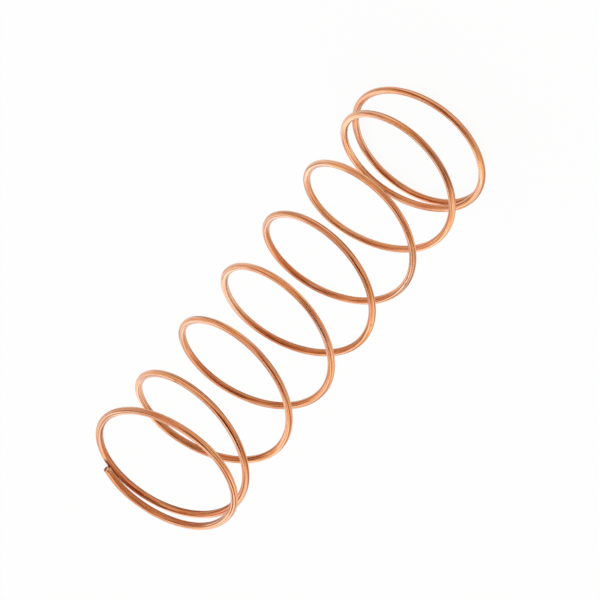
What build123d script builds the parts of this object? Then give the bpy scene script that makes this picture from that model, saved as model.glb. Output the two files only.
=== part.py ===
from build123d import *

import os
from math import ceil, cos, pi, radians, sin

# Compression spring for the piston of a brass instrument's valve: one length of round
# phosphor bronze wire, wound left-handed, with closed ends that are cut square and not ground.
# It stands on its bottom end on the XY plane, with the coil's axis on Z. Sizes in millimetres.

# Wire and coil
wire_diameter = 0.80
coil_diameter = 16.0          # working turns, from wire centre to wire centre
free_length = 55.0            # outside to outside along the axis, under no load
total_turns = 8.34            # from cut end to cut end
end_break = 0.05              # edge of each cut end, rounded off by the shears

# Closed turn at each end, which is wound wider than the working turns
end_growth = 0.27             # added to the coil's radius
tip_gap = 0.025               # air between a cut end and the turn that it lies against
low_closed_turns = 0.74       # turns that stay closed, from the bottom cut end
high_closed_turns = 0.85      # turns that stay closed, from the top cut end

# How the coil opens after a closed turn: turns past it, and share of the working pitch
low_opening = [(0.40, 0.52), (0.80, 0.90), (1.50, 1.00)]
high_opening = [(0.40, 0.82), (0.75, 1.00)]

# Where the wider end turns come in to the working radius, in turns from each cut end
low_shrink = (0.84, 1.94)
high_shrink = (0.90, 1.35)

# The top closed turn sits a little askew on the coil
top_lean = 0.33               # rise of its high side above its middle
top_lean_angle = 207.0        # direction of its high side, degrees from +X
top_lean_fade = (0.90, 1.35)  # turns from the top cut end where the lean dies out

arcs_per_turn = 12            # of the curve that the wire follows
first_step = 0.0001           # of a turn, which gives the wire's direction at its start
settling_rounds = 30          # of working the three pitches out from each other


def smooth_step(value, start, end):
    x = min(max((value - start) / (end - start), 0.0), 1.0)
    return x * x * (3 - 2 * x)


def pitch_stations(low_pitch, working_pitch, high_pitch):
    # turns from the bottom cut end, and the pitch there
    low = [(0.0, low_pitch), (low_closed_turns, low_pitch)]
    low += [(low_closed_turns + past, share * working_pitch) for past, share in low_opening]
    high = [(0.0, high_pitch), (high_closed_turns, high_pitch)]
    high += [(high_closed_turns + past, share * working_pitch) for past, share in high_opening]
    return low + [(total_turns - back, pitch) for back, pitch in reversed(high)]


def rise(turn, stations):
    # height gained from the bottom cut end, where the pitch blends smoothly between stations
    height = 0.0
    for (start, pitch), (end, next_pitch) in zip(stations, stations[1:]):
        x = min(max((turn - start) / (end - start), 0.0), 1.0)
        height += (end - start) * (pitch * x + (next_pitch - pitch) * (x**3 - x**4 / 2))
    return height


def lean(turn):
    held = 1 - smooth_step(total_turns - turn, *top_lean_fade)
    return held * top_lean * cos(winding_angle(turn) - radians(top_lean_angle))


def winding_angle(turn):
    return -2 * pi * turn     # left-handed, from the bottom cut end on +X


def coil_radius(turn):
    low = 1 - smooth_step(turn, *low_shrink)
    high = 1 - smooth_step(total_turns - turn, *high_shrink)
    return coil_diameter / 2 + end_growth * (low + high)


def wire_centre(turn, stations):
    angle = winding_angle(turn)
    radius = coil_radius(turn)
    height = wire_diameter / 2 + rise(turn, stations) + lean(turn)
    return Vector(radius * cos(angle), radius * sin(angle), height)


# One turn on from a cut end the wire has risen by its own diameter and the gap, and the whole
# coil fills the free length. The three pitches follow from that.
closed_rise = wire_diameter + tip_gap
top_tip_lift = lean(total_turns) - lean(total_turns - 1)
total_rise = free_length - wire_diameter - lean(total_turns)
low_pitch = wire_diameter
high_pitch = wire_diameter
working_pitch = free_length / total_turns
for _ in range(settling_rounds):
    stations = pitch_stations(low_pitch, working_pitch, high_pitch)
    height = rise(total_turns, stations)
    low_pitch += closed_rise - rise(1, stations)
    high_pitch += closed_rise - top_tip_lift - (height - rise(total_turns - 1, stations))
    working_pitch += (total_rise - height) / total_turns
stations = pitch_stations(low_pitch, working_pitch, high_pitch)

# The wire's centre line is a chain of arcs, each leaving along the last one's end. A round
# section follows it from cut end to cut end, square to the wire all the way.
arc_count = ceil(total_turns * arcs_per_turn)
points = [wire_centre(total_turns * step / arc_count, stations) for step in range(arc_count + 1)]
heading = wire_centre(first_step, stations) - wire_centre(0, stations)

with BuildPart() as valve_spring:
    with BuildLine() as coil:
        for start, end in zip(points, points[1:]):
            arc = TangentArc(start, end, tangent=heading)
            heading = arc % 1
    with BuildSketch(Plane(coil.line @ 0, z_dir=coil.line % 0)):
        Circle(wire_diameter / 2)
    sweep()
    cut_ends = valve_spring.faces().filter_by(GeomType.PLANE)
    chamfer(cut_ends.edges(), end_break)

valve_spring.part.label = "valve_spring"

wire_length = sum(edge.length for edge in coil.edges())
section = pi * wire_diameter**2 / 4
print(f"pitch: bottom {low_pitch:.3f}, working {working_pitch:.3f}, top {high_pitch:.3f}")
print(f"wire length {wire_length:.2f}, section x length {section * wire_length:.3f}")
print(f"volume {valve_spring.part.volume:.3f}, solids {len(valve_spring.part.solids())}")
print(f"size {valve_spring.part.bounding_box().size}")

os.makedirs("parts", exist_ok=True)
export_step(valve_spring.part, "parts/valve_spring.step")
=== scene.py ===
import math

import bpy
import numpy as np
from mathutils import Matrix, Quaternion, Vector


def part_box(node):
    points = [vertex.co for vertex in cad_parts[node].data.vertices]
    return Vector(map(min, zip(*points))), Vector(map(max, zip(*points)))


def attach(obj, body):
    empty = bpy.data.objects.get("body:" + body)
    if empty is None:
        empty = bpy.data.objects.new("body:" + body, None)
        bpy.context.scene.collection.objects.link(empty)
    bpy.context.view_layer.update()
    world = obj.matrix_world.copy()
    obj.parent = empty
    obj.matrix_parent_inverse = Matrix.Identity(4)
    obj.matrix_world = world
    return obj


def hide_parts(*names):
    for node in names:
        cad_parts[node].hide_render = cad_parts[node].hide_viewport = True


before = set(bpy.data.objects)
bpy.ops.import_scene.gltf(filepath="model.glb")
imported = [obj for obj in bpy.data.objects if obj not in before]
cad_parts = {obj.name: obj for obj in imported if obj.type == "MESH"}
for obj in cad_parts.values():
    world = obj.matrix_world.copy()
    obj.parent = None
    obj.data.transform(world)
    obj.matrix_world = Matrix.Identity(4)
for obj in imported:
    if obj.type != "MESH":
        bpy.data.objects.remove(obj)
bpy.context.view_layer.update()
cadLow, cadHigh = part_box("valve_spring")
scene = bpy.context.scene
mm = 0.001
print("frame loaded, the spring stands", round((cadHigh.z - cadLow.z) / mm, 2), "mm tall")


# The wire: the solid's centre line and section, and what handling has done to them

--

_Aim of the task:_
Nothing but the lines from the line that contains "wire_length = sum(edge.length" through the line that contains "for node in" should be given again, each exactly as it stands, both ends included.

_Response to this task:_
wire_length = sum(edge.length for edge in coil.edges())
section = pi * wire_diameter**2 / 4
print(f"pitch: bottom {low_pitch:.3f}, working {working_pitch:.3f}, top {high_pitch:.3f}")
print(f"wire length {wire_length:.2f}, section x length {section * wire_length:.3f}")
print(f"volume {valve_spring.part.volume:.3f}, solids {len(valve_spring.part.solids())}")
print(f"size {valve_spring.part.bounding_box().size}")

os.makedirs("parts", exist_ok=True)
export_step(valve_spring.part, "parts/valve_spring.step")
=== scene.py ===
import math

import bpy
import numpy as np
from mathutils import Matrix, Quaternion, Vector


def part_box(node):
    points = [vertex.co for vertex in cad_parts[node].data.vertices]
    return Vector(map(min, zip(*points))), Vector(map(max, zip(*points)))


def attach(obj, body):
    empty = bpy.data.objects.get("body:" + body)
    if empty is None:
        empty = bpy.data.objects.new("body:" + body, None)
        bpy.context.scene.collection.objects.link(empty)
    bpy.context.view_layer.update()
    world = obj.matrix_world.copy()
    obj.parent = empty
    obj.matrix_parent_inverse = Matrix.Identity(4)
    obj.matrix_world = world
    return obj


def hide_parts(*names):
    for node in names:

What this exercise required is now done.